Presumably, it was a slow day at the cardiology research center. In any case, the results were compelling.
“Patients named Brady are at increased risk of needing pacemaker implantation compared with the general population,” the study’s authors concluded. “This finding shows a potential role for nominative determinism in health.”
However, responses to the paper noted possible confirmation bias, as well as other factors that might have influenced the results.
“It is plausible that the Brady bunch’s surname might have alerted caregivers to suspect the existence of an asymptomatic and lethal arrhythmia and to further investigate and closely follow these patients,” wrote general practitioner Adam Dalal in 2013, right before he wrote our favorite two sentences in this article.
“This, in turn, has improved the chances of the Bradys to survive and breed. The process of the ‘survival of the Bradys’ has thus contributed to the study’s results.”
Other letters to the editor had similar fun with the Brady surname, although we’re a bit disappointed that none of them mentioned Marsha.
Still, many scientists and clinicians treat nominative determinism skeptically.
The theory assumes that our lives change in response to our names, ignoring the very real possibility that, in some cases, we adjust our names to fit our lives. Besides, most of us don’t have names that directly correspond to a certain career—are we also affected by some subtler form of nominative determinism?
Sharon Saline, PsyD, a licensed clinical psychologist who specializes in mental health issues that affect children and teens, believes childhood development isn’t significantly influenced by naming, except in obvious ways.
“Most kids don’t talk about their name unless they don’t like it,” she tells Urbo. “When they don’t like their name, they really don’t like their name. They don’t feel like it fits who they are. They don’t feel like it reflects the image of themselves that they want to put out into the world.”

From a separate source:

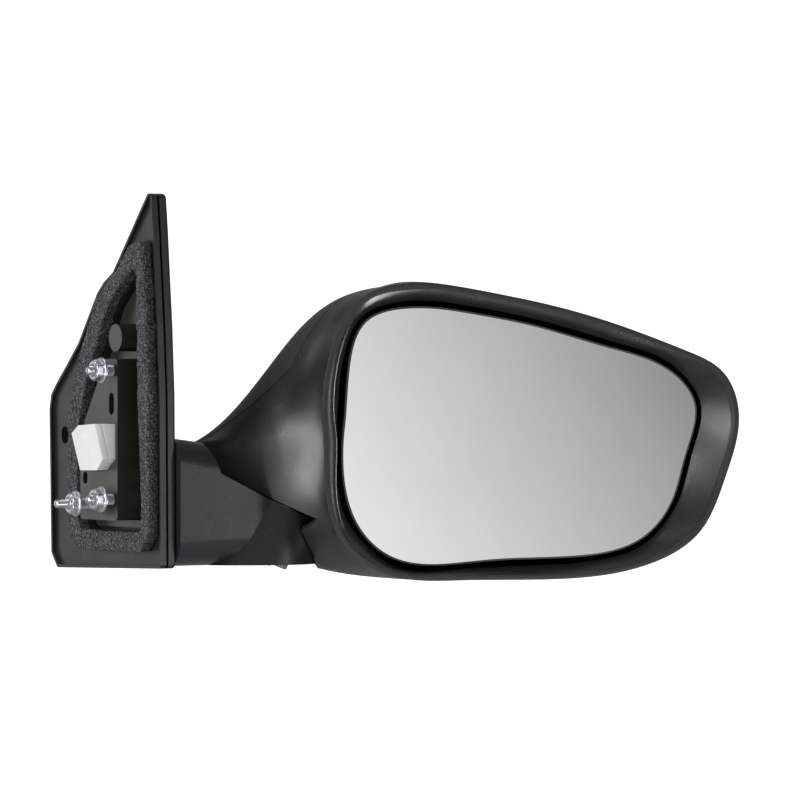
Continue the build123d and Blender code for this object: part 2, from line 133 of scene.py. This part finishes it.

When that’s the case, adolescents are perfectly capable of changing or modifying their names on their own. A person who goes by Kate, for example, might switch to Katelyn in her late teens in an effort to appear more adult. In a sense, that’s sort of the reverse of nominative determinism—and according to Saline, the more common outcome.
“I really don’t think a child’s name affects their development,” Saline says. “I think a child’s name affects how they present themselves and perhaps how they’re perceived in the world. …When parents choose names, they choose names that honor their ethnic heritage or because certain names matter to them. They’re not going to think about what the effects of that are going to be on their child.”
We’d like to note that saline is a common solution used in medicine, and our source here chose to go into a health-related field. Granted, it’d be a lot funnier if she was a surgeon, but we’ll take what we can get.
The takeaway, of course, is that the effects of nominative determinism are likely subtle. If your last name is Baker, your friends might joke with you about your love of pastries, which might compel you to eventually open a bakery—but if you’re not particularly attracted to that field, you won’t find yourself drawn unwillingly into cookery by the dark forces of nominative determinism.
Still, over a large enough population, subtle forces like nominative determinism can certainly have some sort of influence. Just ask Barth Toothman (a dentist), or Sara Blizzard (meteorologist). Or, for a more clinical analysis, ask a neurologist—we’d recommend Lord Brain.